The Challenge of Modern Applications

Remember the days when debugging meant looking through a single log file? Those simple times are long gone. Today's applications are like busy cities – countless microservices communicating with each other, third-party APIs joining the conversation, and data flowing through multiple systems like cars on a highway.

In our case, a single order flows through:

  • The mobile app frontend

  • Authentication service

  • Restaurant availability checker

  • Payment gateway

  • Restaurant order management

  • Delivery partner assignment

  • Real-time tracking service

  • Notification service

That's eight different services, each with its own logs, metrics, and potential points of failure. Finding where an order failed in this maze is like looking for a needle in seven different haystacks.

Enter Distributed Tracing: The Detective's Tool

This is where distributed tracing comes in – think of it as a GPS tracker for your order's journey through the system. Instead of just seeing what happened at each stop separately, you get the entire journey of a request through your system.

How It Works: The Trace ID Magic

Every time a customer places an order, we generate a unique trace ID – let's call it the "digital receipt" of their order. This trace ID (something like UUID aff07316-eb47-41a4-bda0-26daf260ad0b) follows the request everywhere it goes, like a passport getting stamped at each border crossing.

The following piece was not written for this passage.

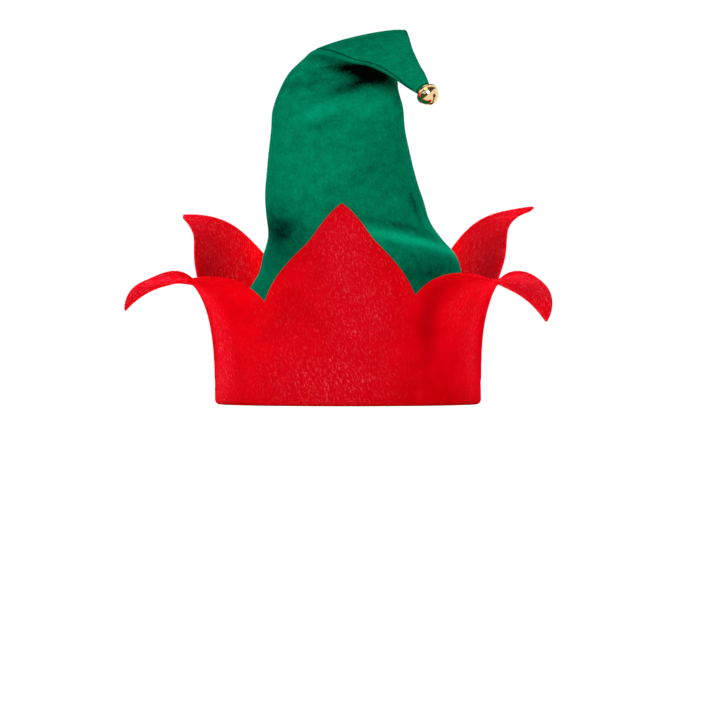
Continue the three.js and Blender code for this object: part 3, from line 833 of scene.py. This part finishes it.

# Example of how a trace ID flows through services
@app.route('/place-food-order', methods=['POST'])
def place_food_order():
    trace_id = generate_trace_id()
    headers = {'X-Trace-ID': trace_id}
    
    # Check restaurant availability
    restaurant_status = requests.get(
        f"{RESTAURANT_SERVICE}/status/{restaurant_id}",
        headers=headers
    )
    
    # Process payment
    payment_response = requests.post(
        PAYMENT_SERVICE,
        json={'amount': order_total},
        headers=headers
    )
    
    # Assign delivery partner
    delivery_assignment = requests.post(
        DELIVERY_SERVICE,
        json={'order_details': order},
        headers=headers
    )
    
    # Each service logs with the same trace ID
    logger.info(f"Order placed", extra={'trace_id': trace_id})

The New Year's Eve Mystery: Solved

Back to our New Year's Eve crisis. With distributed tracing in place, we simply grabbed the trace ID from the customer's order and followed the digital breadcrumbs:

  1. Mobile app ✅ (Order received)

  2. Authentication ✅ (User verified)

  3. Restaurant availability ✅ (Kitchen active)

  4. Payment gateway ✅ (Payment processed)

  5. Restaurant order management ✅ (Order accepted)

  6. Delivery partner assignment ⚠️ (Timeout after 45s)

  7. Real-time tracking ✗ (Never initiated)

  8. Notification ✗ (Never reached)

The trace showed us that the delivery partner assignment service was timing out due to unprecedented New Year's Eve demand – mystery solved in minutes instead of hours!


Implementing Distributed Tracing: Best Practices

  1. Generate Trace IDs Early: Create the trace ID the moment a customer starts building their cart or places an order.

  2. Propagate Consistently: Pass the trace ID through all services, including external partners like restaurants and delivery services.

  3. Log Strategically: Include the trace ID in every log message, from order placement to delivery completion.

  4. Use Standardized Formats: Implement established formats like W3C Trace Context for better integration with delivery partners.

  5. Monitor Critical Paths: Set up special monitoring for time-sensitive operations like restaurant acceptance and delivery assignment.

Tools of the Trade

Several excellent tools can help you implement distributed tracing:

The Impact: Beyond Debugging

Distributed tracing isn't just for fixing lost orders – it's a window into your entire operation.

  • Performance Optimization: Identify slow handoffs between services

  • Customer Experience: Monitor end-to-end journey and time

  • Cost Optimization: Analyze resource usage across the platform


In practice, you can also include the trace ID in the response header. This way, if something goes wrong, you can easily retrieve the trace ID and use it to debug the issue more efficiently.

Most third-party services log your requests and assist you when things go wrong. For example, if you're creating a payment link on Razorpay or Stripe and the request fails, you can retrieve the log from Razorpay of that request and extract the trace ID you sent in the request header. This helps connect all the dots within your application and makes troubleshooting easier.

Conclusion: The Power of Visibility

That New Year's Eve incident taught us a valuable lesson: in the world of food delivery platforms, visibility isn't just about tracking food – it's about tracking data.

Remember: every food order tells a story. With distributed tracing, you have the tools to read that story and ensure every customer's celebration ends with a delicious meal delivered on time.